Physical and chemical quenching of excited uranyl ion by organic molecules studied by fluorimetric and laser flash photolysis methods

Abstract

The quenching by a large number of carboxylic acids of the luminescence of excited uranyl ion has been examined. Acetic and propionic acids display weak quenching as measured by the Stern–Volmer constant K_SV, but branching or lengthening of R in RCO₂H increases K_SV to figures of up to 15 dm³ mol^–1. Cycloalkanecarboxylic acids show considerably higher K_SV. The introduction of halogen atoms introduces diverse effects: CF₃CO₂H and CCl₃CO₂H increase the luminescence intensity very strongly, ClCH₂ CO₂H and BrCH₂CO₂H weaken it very slightly.
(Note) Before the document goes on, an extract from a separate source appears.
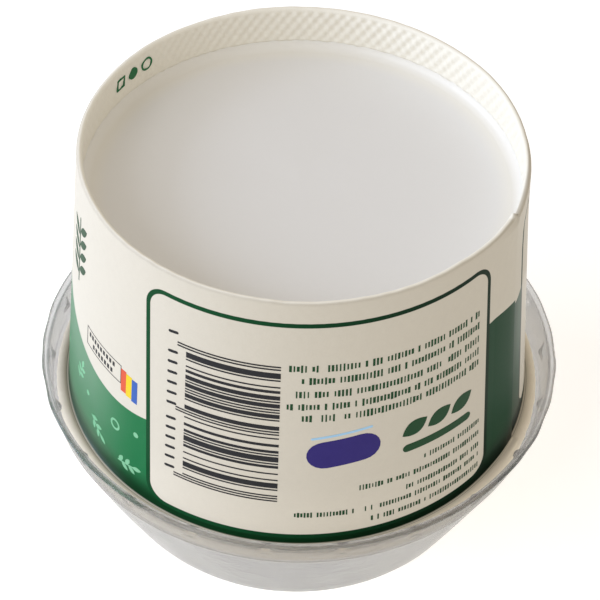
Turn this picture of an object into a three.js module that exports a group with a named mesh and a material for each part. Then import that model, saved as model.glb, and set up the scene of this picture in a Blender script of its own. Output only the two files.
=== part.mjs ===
// Paper ice-cream tub, shut by a clear thermoformed lid and standing upside down on that lid.
// Millimetres, +Z up. The origin is the centre of the lid's flat face, which rests on the table.
// Azimuth 0 is the tub's front, at -Y, and azimuth grows towards +X.
import * as THREE from 'three';

// Driving dimensions of the paper tub, as it stands: narrow base end up, mouth down.
const STANDING_HEIGHT = 82.8;
const BASE_RADIUS = 40.0;
const MOUTH_RADIUS = 44.9;
const WALL_LENGTH = 56.9;
const PAPER = 0.45;
const FOLD_THICKNESS = 1.1;
const FOLD_DEPTH = 8.0;
const CURL_RADIUS = 1.4;
const CURL_CENTRE_RADIUS = 45.9;
const CURL_CENTRE_HEIGHT = 24.6;

// Side seam of the paper blank: its outer flap ends at a cut edge down the wall. Widths are in degrees.
const SEAM_AZIMUTH = 66.5;
const SEAM_FLAP_WIDTH = 7;
const SEAM_STEP = 0.35;
const SEAM_EDGE_WIDTH = 0.5;

// Base disc, set back inside the folded end of the wall.
const DISC_DEPTH = 9.6;
const DISC_THICKNESS = 0.5;
const DISC_FILLET = 1.3;

// Clear lid: flat face, dome wall, skirt round the rolled rim, and a trim lip at its free edge.
const LID_THICKNESS = 0.45;
const LID_CORNER_RADIUS = 37.4;
const LID_FILLET = 3.0;
const SHOULDER_RADIUS = 48.3;
const SHOULDER_HEIGHT = 24.5;
const SHOULDER_FILLET = 0.9;
const LIP_INNER_RADIUS = 49.4;
const LIP_OUTER_RADIUS = 50.3;
const LIP_HEIGHT = 30.55;

// Snap lugs: small dimples pressed into the skirt just above the rolled rim.
const LUG_COUNT = 22;
const LUG_DEPTH = 1.3;
const LUG_HEIGHT = 28.2;
const LUG_HALF_HEIGHT = 1.5;

// Frozen filling: the shut tub is solid up to just inside its mouth.
const FILL_SURFACE_HEIGHT = 25.4;
const FILL_CROWN = 1.0;
const GAP = 0.3;

// Facets round the axis. The lid has six columns of facets for each lug.
const TUB_SEGMENTS = 72;
const LID_COLUMNS_PER_LUG = 6;
const LID_SEGMENTS = LUG_COUNT * LID_COLUMNS_PER_LUG;
const LUG_FIRST_COLUMN = LID_COLUMNS_PER_LUG - 2;

const WALL_SLOPE = (MOUTH_RADIUS - BASE_RADIUS) / WALL_LENGTH;

/** Outer radius of the tub's wall at a height above the table. */
function wallRadius(height) {
  return BASE_RADIUS + (STANDING_HEIGHT - height) * WALL_SLOPE;
}

/** Section points (radius, height) on an arc, from one angle to another in degrees. */
function arc(centreRadius, centreHeight, radius, fromDegrees, toDegrees, steps) {
  const points = [];
  for (let i = 0; i <= steps; i += 1) {
    const angle = THREE.MathUtils.degToRad(THREE.MathUtils.lerp(fromDegrees, toDegrees, i / steps));
    points.push(new THREE.Vector2(
      centreRadius + radius * Math.cos(angle),
      centreHeight + radius * Math.sin(angle),
    ));
  }
  return points;
}

/** Points that round the corner b of the path a-b-c with a fillet. */
function fillet(a, b, c, radius, steps) {
  const towardsA = a.clone().sub(b).normalize();
  const towardsC = c.clone().sub(b).normalize();
  const halfAngle = Math.acos(THREE.MathUtils.clamp(towardsA.dot(towardsC), -1, 1)) / 2;
  const start = b.clone().addScaledVector(towardsA, radius / Math.tan(halfAngle));
  const end = b.clone().addScaledVector(towardsC, radius / Math.tan(halfAngle));
  const inward = towardsA.clone().add(towardsC).normalize();
  const centre = b.clone().addScaledVector(inward, radius / Math.sin(halfAngle));
  const from = start.clone().sub(centre).angle();
  const to = end.clone().sub(centre).angle();
  const turn = THREE.MathUtils.euclideanModulo(to - from + Math.PI, 2 * Math.PI) - Math.PI;
  const degrees = THREE.MathUtils.radToDeg;
  return arc(centre.x, centre.y, radius, degrees(from), degrees(from + turn), steps);
}

/** Closed section of a sheet: the outer path from the axis to its free edge, then back along the inside. */
function sheetSection(outerPath, thickness) {
  const inner = outerPath.map((point, i) => {
    const before = outerPath[Math.max(i - 1, 0)];
    const after = outerPath[Math.min(i + 1, outerPath.length - 1)];
    const inwardBefore = new THREE.Vector2(before.y - point.y, point.x - before.x).normalize();
    const inwardAfter = new THREE.Vector2(point.y - after.y, after.x - point.x).normalize();
    const inward = inwardBefore.add(inwardAfter).normalize();
    const along = i === 0 ? after.clone().sub(point) : point.clone().sub(before);
    const square = new THREE.Vector2(-along.y, along.x).normalize();
    return point.clone().addScaledVector(inward, thickness / inward.dot(square));
  });
  inner[0].x = 0;
  return [...outerPath, ...inner.reverse()];
}

/** Solid of revolution about +Z from a section of (radius, height) points. */
function revolve(section, segments) {
  const geometry = new THREE.LatheGeometry(section, segments);
  geometry.rotateX(Math.PI / 2);
  return geometry;
}

/** Moves each vertex of a revolved solid, given by azimuth in degrees, radius and height. */
function reshape(geometry, change) {
  const position = geometry.getAttribute('position');
  for (let i = 0; i < position.count; i += 1) {
    const x = position.getX(i);
    const y = position.getY(i);
    const place = {
      azimuth: THREE.MathUtils.radToDeg(Math.atan2(x, -y)),
      radius: Math.hypot(x, y),
      height: position.getZ(i),
    };
    change(place);
    const angle = THREE.MathUtils.degToRad(place.azimuth);
    position.setXYZ(i, place.radius * Math.sin(angle), -place.radius * Math.cos(angle), place.height);
  }
  geometry.computeVertexNormals();
  return geometry;
}

/** Wall blank: cone wall, rolled rim at the mouth, and the end folded inwards round the base. */
function wallGeometry() {
  const halfFold = FOLD_THICKNESS / 2;
  const foldCentreHeight = STANDING_HEIGHT - halfFold;
  const foldEnd = STANDING_HEIGHT - FOLD_DEPTH;
  const curlMeetsWall = 135;
  const section = [
    ...arc(wallRadius(foldCentreHeight) - halfFold, foldCentreHeight, halfFold, 180, 0, 4),
    ...arc(CURL_CENTRE_RADIUS, CURL_CENTRE_HEIGHT, CURL_RADIUS, curlMeetsWall, -180, 12),
    new THREE.Vector2(wallRadius(foldEnd) - PAPER, foldEnd),
    new THREE.Vector2(wallRadius(foldEnd) - FOLD_THICKNESS, foldEnd),
  ];
  section.push(section[0].clone());
  section.reverse();
  const columnWidth = 360 / TUB_SEGMENTS;
  const edgeColumn = Math.round(SEAM_AZIMUTH / columnWidth);
  const rampColumn = Math.round((SEAM_AZIMUTH - SEAM_FLAP_WIDTH) / columnWidth);
  const curlTop = CURL_CENTRE_HEIGHT + CURL_RADIUS / 2;
  return reshape(revolve(section, TUB_SEGMENTS), (place) => {
    const column = Math.round(place.azimuth / columnWidth);
    const onFlap = column >= rampColumn && column <= edgeColumn;
    const depth = wallRadius(place.height) - place.radius;
    if (onFlap && place.height > curlTop && depth < PAPER / 2) {
      place.radius += SEAM_STEP;
    }
    if (onFlap && depth > (FOLD_THICKNESS + PAPER) / 2) {
      place.radius -= SEAM_STEP;
    }
    if (column === edgeColumn) {
      place.azimuth = SEAM_AZIMUTH;
    }
    if (column === edgeColumn + 1) {
      place.azimuth = SEAM_AZIMUTH + SEAM_EDGE_WIDTH;
    }
  });
}

/** Base disc: flat board whose edge turns up towards the folded end of the wall. */
function discGeometry() {
  const top = STANDING_HEIGHT - DISC_DEPTH;
  const underside = top - DISC_THICKNESS;
  const edgeHeight = STANDING_HEIGHT - FOLD_DEPTH - GAP;
  const edgeRadius = wallRadius(top) - PAPER - GAP;
  const turnUpRadius = wallRadius(edgeHeight) - FOLD_THICKNESS;
  const section = [
    new THREE.Vector2(0, underside),
    new THREE.Vector2(edgeRadius, underside),
    new THREE.Vector2(edgeRadius, edgeHeight),
    ...arc(turnUpRadius - DISC_FILLET, edgeHeight, DISC_FILLET, 0, -90, 5),
    new THREE.Vector2(0, top),
  ];
  return revolve(section, TUB_SEGMENTS);
}

/** Frozen filling: fills the tub from just under the base disc to just inside the mouth. */
function fillGeometry() {
  const top = STANDING_HEIGHT - DISC_DEPTH - DISC_THICKNESS - GAP;
  const inset = PAPER + GAP;
  const section = [
    new THREE.Vector2(0, FILL_SURFACE_HEIGHT - FILL_CROWN),
    new THREE.Vector2(MOUTH_RADIUS / 2, FILL_SURFACE_HEIGHT - FILL_CROWN * 0.75),
    new THREE.Vector2(wallRadius(FILL_SURFACE_HEIGHT) - inset, FILL_SURFACE_HEIGHT),
    new THREE.Vector2(wallRadius(top) - inset, top),
    new THREE.Vector2(0, top),
  ];
  return revolve(section, TUB_SEGMENTS);
}

/** Clear lid: one formed sheet of even thickness, with snap lugs pressed into its skirt. */
function lidGeometry() {
  const centre = new THREE.Vector2(0, 0);
  const corner = new THREE.Vector2(LID_CORNER_RADIUS, 0);
  const shoulder = new THREE.Vector2(SHOULDER_RADIUS, SHOULDER_HEIGHT);
  const lipCrease = new THREE.Vector2(LIP_INNER_RADIUS, LIP_HEIGHT);
  const skirtAt = (height) => {
    const t = (height - SHOULDER_HEIGHT) / (LIP_HEIGHT - SHOULDER_HEIGHT);
    return shoulder.clone().lerp(lipCrease, t);
  };
  const outerPath = [
    centre,
    ...fillet(centre, corner, shoulder, LID_FILLET, 4),
    ...fillet(corner, shoulder, lipCrease, SHOULDER_FILLET, 2),
    skirtAt(LUG_HEIGHT - LUG_HALF_HEIGHT),
    skirtAt(LUG_HEIGHT),
    skirtAt(LUG_HEIGHT + LUG_HALF_HEIGHT),
    lipCrease,
    new THREE.Vector2(LIP_OUTER_RADIUS, LIP_HEIGHT),
  ];
  const geometry = revolve(sheetSection(outerPath, LID_THICKNESS), LID_SEGMENTS);
  const columnWidth = 360 / LID_SEGMENTS;
  return reshape(geometry, (place) => {
    const column = Math.round(place.azimuth / columnWidth);
    const onLug = THREE.MathUtils.euclideanModulo(column, LID_COLUMNS_PER_LUG) === LUG_FIRST_COLUMN;
    const onSkirt = place.radius > SHOULDER_RADIUS - LID_THICKNESS;
    const levelWithLug = Math.abs(place.height - LUG_HEIGHT) < LUG_HALF_HEIGHT / 2;
    if (onSkirt && onLug && levelWithLug) {
      place.radius -= LUG_DEPTH;
    }
  });
}

/** Named mesh with its own finish. */
function piece(name, geometry, colour, roughness) {
  const material = new THREE.MeshStandardMaterial({ color: colour, roughness, metalness: 0 });
  const mesh = new THREE.Mesh(geometry, material);
  mesh.name = name;
  return mesh;
}

const lid = piece('lid', lidGeometry(), 0xd9dcde, 0.08);
lid.material.transparent = true;
lid.material.opacity = 0.35;

const tub = new THREE.Group();
tub.add(piece('cup_wall', wallGeometry(), 0xe6e2d8, 0.55));
tub.add(piece('base_disc', discGeometry(), 0xd8d8d6, 0.5));
tub.add(piece('filling', fillGeometry(), 0xf2e9d2, 0.6));
tub.add(lid);

export default tub;
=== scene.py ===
"""Paper ice-cream tub standing upside down on its clear lid.

The visual model in metres, +Z up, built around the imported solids. Azimuth 0 is
the front, at -Y, and azimuth grows towards +X. Sizes in the classes are in
millimetres and degrees.
"""

import logging
import math
from dataclasses import dataclass, field
from enum import Enum
from typing import Callable

import bmesh
import bpy
import numpy as np
from mathutils import Matrix, Vector


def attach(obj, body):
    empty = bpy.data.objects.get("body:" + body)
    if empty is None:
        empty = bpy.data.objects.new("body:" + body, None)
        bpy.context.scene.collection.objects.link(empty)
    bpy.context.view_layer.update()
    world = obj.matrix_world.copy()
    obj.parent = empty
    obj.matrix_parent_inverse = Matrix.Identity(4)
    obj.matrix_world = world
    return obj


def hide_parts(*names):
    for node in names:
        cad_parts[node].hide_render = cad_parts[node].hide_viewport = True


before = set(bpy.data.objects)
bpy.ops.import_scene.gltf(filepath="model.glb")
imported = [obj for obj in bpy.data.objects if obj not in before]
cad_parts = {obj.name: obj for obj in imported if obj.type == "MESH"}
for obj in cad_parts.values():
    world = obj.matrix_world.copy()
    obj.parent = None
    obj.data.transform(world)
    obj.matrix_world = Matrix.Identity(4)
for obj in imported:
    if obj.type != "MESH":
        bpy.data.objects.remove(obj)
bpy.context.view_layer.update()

LOG = logging.getLogger("tub")
MM = 0.001
BODY = "root"

Point2 = tuple[float, float]
Colour = tuple[float, float, float]
Value = float | int | bool | tuple[float, ...] | bpy.types.Material | bpy.types.NodeSocket
Reshape = Callable[[np.ndarray, np.ndarray, np.ndarray], tuple[np.ndarray, np.ndarray]]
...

ICH₂CO₂H powerfully quenches it (K_SVca. 2 000 dm³ mol^–1). Introduction of Cl or Br at the 2- or 3-positions of propionic acid exerts moderate to strong quenching which is ascribed to a physical, rather than a chemical mechanism, a result also indicated by studies of quenching by various alkyl halides. The introduction of alkoxy-groups increases K_SV by a factor of 200, but this has been found to be due to a remarkably high sensitivity of ether groups to (UO₂ ²⁺)* as further evinced by a high quantum yield for U^IV production. The introduction of CC bonds in strategic positions also enormously increases K_SV(up to 1 600 dm³ mol^–1) but this was also found to be due to the CC bond itself, and a number of alkenes were found to exhibit quenching rates approaching diffusion control, presumably via an exciplex mechanism. Substituted benzoic acids quench (UO₂ ²⁺)* most effectively (K_SV up to 6 000 dm³ mol^–1) and the rates follow a good Hammett correlation, (ρ–0.88 ± 0.04). In some instances, the quenching data have been augmented by quantum yield measurements, and absolute constants for the reaction between (UO₂ ²⁺)* and substrate have been obtained directly by monitoring the absorption of (UO₂ ²⁺)* at 590 nm using ns flash photolysis.